Murders, especially of children, are very hard not just on the community in general, but especially with those, particularly police officers and other responders, who have to deal directly with them.

Policemen, McGury said, are “trained to stop the madness,” and that even when something happens that they could have done nothing about, they often feel helpless in the face of it. The death of a child is at the top of the list of stress situations for police, he said, adding that police are trained to protect the innocent.

McGury noted that crisis intervention teams, consisting of mental health officers and police, were made available to the police in the wake of the Lemak killings, and that such efforts are helpful in helping police officers cope with what has happened.

Mayor A. George Pradel said that a crisis team meeting is scheduled for Friday with all the police and fire department personnel who were involved in the response. Pradel praised the city’s response and echoed the theme of the community’s resilience.

From my 40-year perspective as a resident and writer here I would agree that Naperville is resilient in the face of adversity.

But it has changed, too, a change that is inevitable in a city that grows from a sleepy little town to the much larger, bustling city it is today.

Mostly that change can be summed up by the word more — more people, more traffic, more bars, more restaurants, more schools, more kids, more corporate influence, more money.

Has it managed to maintain its small town atmosphere in all this growth?

To an extent.

The crime rate is enviably low for a city this size. The downtown is still safe at night, though it would seem lately that if you’re a 20-something male looking for a bar fight late Friday or Saturday night you can find one.

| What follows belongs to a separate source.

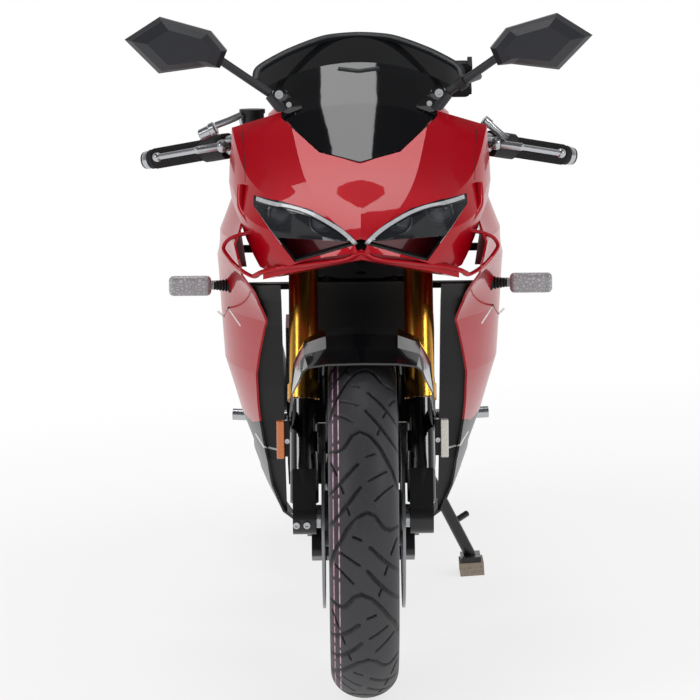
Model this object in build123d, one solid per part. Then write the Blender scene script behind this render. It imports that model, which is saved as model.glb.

Would I recommend Naperville as a place to settle and raise a family?

Most certainly I would.

The latest school report cards showed 90 percent of the kids in District 203 met or exceeded state goals. Though the recession has jolted us as it has others nationwide, with job losses, foreclosures, and declining housing values, we will, I am confident, recover faster and better than most. Six out of 10 of our adult residents have college degrees — twice the state average.

To me, in these rare incidents where violence blots our city, Naperville resembles a boxer who takes a shot to the body and keeps on going, confident he will prevail.

Fortunately, violent crime is not a major issue here, which is why when it occurs it ends up as front page news and people ask, “What’s happening to Naperville?”

The answer is that though children are, indeed, murdered here as they are elsewhere across the land, by and large Naperville is a very safe place for them, as well as their parents. The magazines that exercise their powers of hyperbole by calling our town “kid friendly” are more right than wrong.

McGury pointed to the events at 888 Quin Court as indicative of a nationwide societal problem, not a Naperville one.

He also said we can learn from this, to work to see the danger signs that the threads that hold a human being together may just be unraveling.

If any place can look out for its neighbors, it’s us.

As one mother whose child goes to Brookdale School, as did 5-year-old victim Olivia Dworakowski, said, “We’re a tight knit community here. We all pull together.”